In the late 90s I was an avid Max Power Magazine collector (I now have a collection of every edition published). I badly wanted a hot hatch, one like my dad had and that I rememebr as a child. Sadly Indurance ratings meant that the chances of me having a first car such as a Renault 5 GT Turbo, Escort RS Turbo, or Puegeot 205 GTI would be near impossible. At the time I was at sixth form college and worked a simple part time job in a cafe in Swindon's famous Designer Outlet Village. The summer of 1998 allowed me to work full time, 7 days a week for 5 weeks. I remember my pay cheque for that period being £1100! I was over the moon.

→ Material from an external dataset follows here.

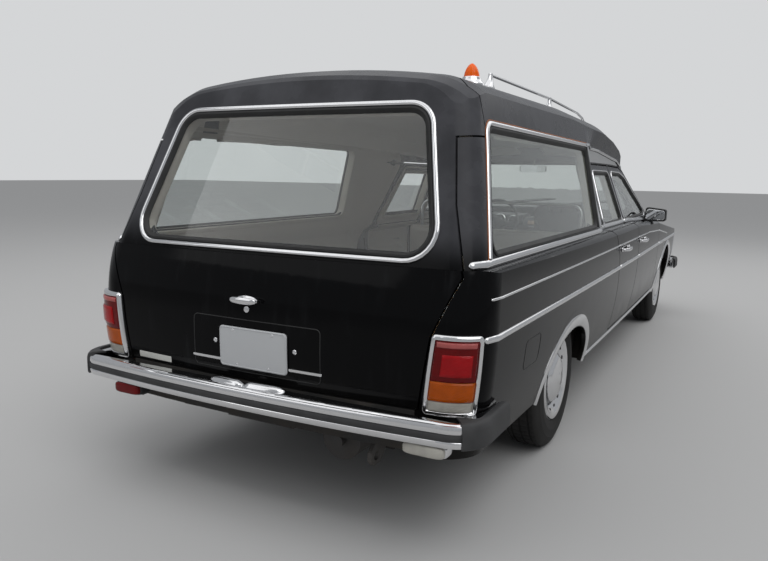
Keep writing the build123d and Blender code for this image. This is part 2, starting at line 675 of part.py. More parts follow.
def make_grille():
    """Radiator surround with a centre post and plain slats."""
    half = [(y, z) for y, z in GRILLE_HALF if y]
    outline = half + [(-y, z) for y, z in reversed(half)]
    frame = prism_rear(grown(outline, -1), 5378, 5408, 24) - prism_rear(grown(outline, -26), 5320, 5420, 12)
    frame += prism_rear(grown([(-285, 512), (285, 512), (285, 750), (-285, 750)], -1), 5330, 5380, 24) - prism_rear(grown([(-285, 512), (285, 512), (285, 750), (-285, 750)], -14), 5320, 5420, 12)
    grille = frame + block(5370, 5402, -9, 9, 530, 780)
    for k in range(7):
        z = 560 + k * 30
        grille += block(5372, 5396, -262, 262, z - 4, z + 4)
    return grille


def make_roof_rails():
    """Bar on three feet along each side of the roof."""
    y = 450
    feet = [(1156, 1652), (2160, 1648), (3057, 1596)]
    bar = None
    for (xa, za), (xb, zb) in zip(feet, feet[1:]):
        path = Line((xa, y, za + 78), (xb, y, zb + 78))
        piece = sweep(Plane(path @ 0, z_dir=path % 0) * Circle(13), path)
        bar = piece if bar is None else bar + piece
    for x, z in feet:
        bar += Pos(x, y, z + 40) * Cylinder(9, 84)
        bar += Pos(x, y, z + 2) * Cone(34, 14, 34)
        bar += Pos(x, y, z + 78) * Sphere(16)
    return bar


def make_lamp_bases(forms):
    bases = Pos(990, 425, 1640) * Cylinder(42, 80)
    return bases - forms.cabin


def make_amber_lenses(forms):
    profile = Polyline((0, 0, 0), (36, 0, 0), (34, 0, 24), (24, 0, 52), (12, 0, 64), (0, 0, 68), close=True)
    return revolve(make_face(profile), Axis.Z, 360).moved(Location((990, 425, 1680)))


def make_lamp_block(forms, outline, x0, x1, depth):
    """A left lamp as a block that follows the body corner."""
    cut = prism_rear(grown(outline, -1.5), x0, x1)
    return (forms.lower_clear & cut) - forms.lower_room


def build():
    forms = Forms()
    lower_y = {1: "left", -1: "right"}

    def pair(name, left):
        for side, word in lower_y.items():
            save(f"{name}_{word}", left if side > 0 else mirror_y(left))

    pair("side", make_side(forms))
    save("roof", make_roof(forms))
    save("tailgate", make_gate(forms))
    save("tailgate_glass", pane(forms, gate_window(), -60, 420, -800, 800))
    save("windscreen", pane(forms, screen_window(), 3330, 4300, -800, 800))
    load_glass = pane(forms, prism_side(LOAD_GLASS, 600, 900, 45), 150, 1900, 600, 900)
    save("load_windows", load_glass + mirror_y(load_glass))
    pair("door_front", make_door(forms, FRONT_DOOR, FRONT_DOOR_GLASS, 16))
    pair("door_rear", make_door(forms, REAR_DOOR, REAR_DOOR_GLASS, 16))
    pair("glass_front", pane(forms, prism_side(FRONT_DOOR_GLASS, 500, 900, 26), 2900, 4000, 500, 900))
    pair("glass_rear", pane(forms, prism_side(REAR_DOOR_GLASS, 500, 900, 26), 2200, 2950, 500, 900))
    pair("fender", make_fender(forms))
    save("front_panel", make_front_panel(forms))
    save("hood", make_hood())
    save("cowl", make_cowl(forms))
    save("floor_pan", make_floor(forms))
    rear_face, front_face = REAR_X + STRIP_THICKNESS, FRONT_X - STRIP_THICKNESS
    for name, face, sign in (("rear", rear_face, 1), ("front", front_face, -1)):
        bar, brackets = make_bumper(forms, face, sign)
        save(f"{name}_bumper", bar + brackets)
        save(f"{name}_bumper_strip", make_bumper_strip(forms, face, sign))
    lamp = make_lamp_block(forms, TAIL_LAMP, -60, 94, 60)
    save("tail_lamps", lamp + mirror_y(lamp))
    lamp = make_lamp_block(forms, HEAD_LAMP, 5280, 5460, 60)
    save("headlamps", lamp + mirror_y(lamp))
    save("grille", make_grille())
    rails = make_roof_rails() - forms.cabin + make_lamp_bases(forms)
    save("roof_rails", rails + mirror_y(rails))
    lens = make_amber_lenses(forms)
    save("amber_lamps", lens + mirror_y(lens))
    pair("mirror", make_mirror(forms))
    save("seats", make_seats())
    save("load_deck", make_load_deck(forms))
    save("bulkhead", make_bulkhead(forms))
    save("dashboard", make_dashboard())
    save("steering_wheel", make_steering_wheel())
    save("engine", make_engine())
    save("front_axle", make_front_axle())
    save("rear_axle", make_rear_axle())
    save("underbody", make_underbody())
    rear_eye, front_eye = make_tow_eyes()
    save("tow_eyes", rear_eye + front_eye)
    tyre, rim, knuckle = make_tyre(), make_rim(), make_knuckle()
    for name, x in (("front", FRONT_AXLE_X), ("rear", REAR_AXLE_X)):
        for side, word in lower_y.items():
            save(f"tyre_{name}_{word}", place(tyre, x, side))
            save(f"rim_{name}_{word}", place(rim, x, side))
    for side, word in lower_y.items():
        save(f"knuckle_{word}", place(knuckle, FRONT_AXLE_X, side))


if __name__ == "__main__":
    build()
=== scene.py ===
import math
from functools import partial

import bmesh
import bpy
import numpy as np
from mathutils import Matrix, Vector


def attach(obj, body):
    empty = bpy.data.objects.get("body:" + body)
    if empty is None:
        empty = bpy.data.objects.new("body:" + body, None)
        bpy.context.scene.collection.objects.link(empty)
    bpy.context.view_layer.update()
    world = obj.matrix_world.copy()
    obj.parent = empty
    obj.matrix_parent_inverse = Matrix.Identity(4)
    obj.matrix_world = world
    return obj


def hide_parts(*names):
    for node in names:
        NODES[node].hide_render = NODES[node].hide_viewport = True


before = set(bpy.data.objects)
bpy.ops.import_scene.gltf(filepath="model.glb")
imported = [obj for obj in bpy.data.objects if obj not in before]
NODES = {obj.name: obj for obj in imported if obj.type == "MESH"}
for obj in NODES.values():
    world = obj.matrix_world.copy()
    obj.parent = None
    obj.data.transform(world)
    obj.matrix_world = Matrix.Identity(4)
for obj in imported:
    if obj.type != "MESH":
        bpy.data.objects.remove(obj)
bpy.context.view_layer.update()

# Lengths are metres. X runs forward from the rear plate's face, and MID moves the middle of
# the car to X = 0 when a mesh is made. +Y is the left side.
MID = 2.687
SIDES = {"left": 1, "right": -1}
AXLES = {"front": 4.644, "rear": 1.244}
AXLE_Z, TRACK_Y = 0.328, 0.718
TYRE_R, TYRE_W, RIM_R = 0.328, 0.180, 0.192

# Lower body, one row a level: height, half width, rear face, front face
BODY_LEVELS = np.array([
    (0.300, 0.818, 0.048, 5.322), (0.520, 0.866, 0.004, 5.372), (0.740, 0.885, 0.0, 5.392),
    (0.880, 0.882, 0.016, 5.386), (1.010, 0.868, 0.054, 5.362),
])
BODY_LOW, BODY_HIGH, BODY_CORNER = 0.300, 1.010, 0.140
REAR_BOW, REAR_DRAW = 0.028, 0.012
FRONT_BOW, FRONT_DRAW = 0.030, 0.026
SHOULDER_LINE = np.array([(-0.160, 0.968), (3.100, 0.962), (4.000, 0.925), (4.700, 0.850), (5.480, 0.768)])
# Greenhouse, one row a level: height, rear face, half width at the load space and at the doors,
# screen centre, screen corner and its half width
GLASS_LEVELS = np.array([
    (0.930, 0.044, 0.838, 0.792, 4.254, 4.104, 0.716), (1.335, 0.199, 0.752, 0.645, 3.610, 3.492, 0.588),
    (1.700, 0.339, 0.672, 0.762, 3.030, 2.930, 0.640),
])
GLASS_CORNER, GATE_BOW, GATE_DRAW = 0.095, 0.020, 0.008
LOAD_END, DOOR_START = 1.93, 2.24
DRIP_LINE = np.array([
    (0.0, 1.470), (0.4, 1.462), (1.950, 1.437), (2.475, 1.421),
    (3.150, 1.375), (3.420, 1.330), (3.700, 1.270),
])


# Body surface
def column(table, z, index):
    """A column of a table at height z, straight between its rows."""
    return np.interp(z, table[:, 0], table[:, index])


def level(z, index):
    """A column of the lower body at height z: the polynomial through all five levels."""
    zs, values = BODY_LEVELS[:, 0], BODY_LEVELS[:, index]
    z = np.asarray(z, float)
    total = np.zeros_like(z)
    for i, value in enumerate(values):
        others = np.delete(zs, i)
        total = total + value * np.prod([(z - other) / (zs[i] - other) for other in others], axis=0)
    return total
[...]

Remembering that back in 1998 there was no or very little internet as we know it today. Facebook, Instagram and Ebay did not exist, so all I had in order to find a car was the local paper on a Friday, or a few other publications such as Exchange & Mart or Auto Trader. The latter were great for higher priced cars, but I only realistically had £8-900 to spend. It was June 1998, on a Saturday when my father told me that he had seen a car for sale in the local paper, a 1990 Ford Orion Ghia, and it was Orange. He remembers going to see it with my mum whilst I was at work on the Saturday, he returned to my mum saying that I will definitely want it when I see it. That evening my dad drove me out to Wroughton to the farm where it was, and as he said, I had to have it. It wasn't perfect, it wasn't in great condition, but it was large enough for my friends and a good stereo system, and it was Orange! Super cool in the late 90's. I purchased the car for £900 and spent the rest of my money on road tax, and some fuel. My parents bought me a CD player for it, an Alpine, which at the time was the head unit to get! I remember my father helping me fit some speakers into it, and then I remember my mother asking the priest to bless it. It must have worked as below you can see the car still lives on some 24 years later! I rarely drive it any more, but if I do it brings back the same emotions I had back in 1998.